Fay writes about her mother, descended from Russian Socialist revolutionaries, who did everything from chicken-plucking to peanut-peddling to keep the family going, and her father, a garment worker paid by the piece with four children to feed.

 

Fay’s Lower East Side includes her friend the Chinese laundryman, his girlfriend who lived in one of the dilapidated yard-houses behind the cold-water flats among the wash lines and alley cats, the Gypsy neighborhood and the Gypsy October festivals where Jews bought wild Concord grapes for their Passover wines, the huge chicken market inside a post of the Williamsburg bridge, the whole neighborhood street dances every Friday night, the Election Night fires, the fabulous back room of the candy store across the street where children sat with the poker-playing racketeers after school to bring them luck, and to wait for the pennies they got when they were sent to retrieve anyone receiving a phone call on the one neighborhood phone that resided in the back of the candy store.

 

As Fay grows up she recounts stories of the burgeoning art scene, where artists were all being influenced by the new sounds of Jazz and the freedom of Modern Dance and where a painter from The Art Students League made a portrait of Fay at the age of 16 after seeing her dance, titling it “Spirit of Defiance”.

 

Fay spent most of her adult life in publishing, rising from copy editor to copy chief at Scientific American, to senior editor of The Encyclopedia Brittanica’s yearbook on new medical developments and college textbooks.

 

When Fay retired in the late 1990’s she studied “truth through art” non-fiction writing at the Gotham Writers Workshop.

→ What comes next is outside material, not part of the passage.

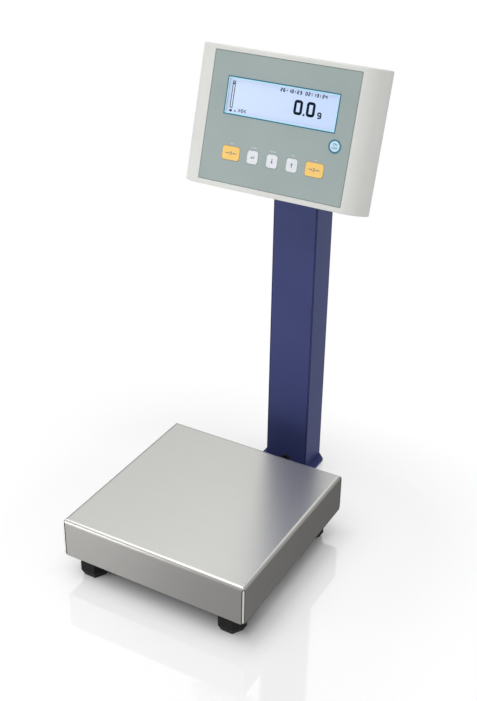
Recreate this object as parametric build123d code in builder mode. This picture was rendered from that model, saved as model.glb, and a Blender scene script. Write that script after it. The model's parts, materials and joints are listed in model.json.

Her teacher was Tyler C. Gore, listed several times as a Notable Essayist by The Best American Essays annual anthology and who is the editor of Literal Latte, the online literary journal based in NYC.

 

Fay’s beloved teacher and mentor found her Lower East Side stories so impressive that she soon became a regular reader at the very popular nightclub,The Knitting Factory, which used to be located near the World Trade Center. After the destruction of the area on 9/11 Fay, who is lame due to a previous dance injury and lived downtown, had difficulty navigating the city streets. She moved to Vermont in 2002.

 

When you hear Fay read from her book in her own voice…you will be transported to a Lower East Side that will never be again. Fay is still the embodiment of the Spirit of Defiance, and she will inspire everyone who hears her story.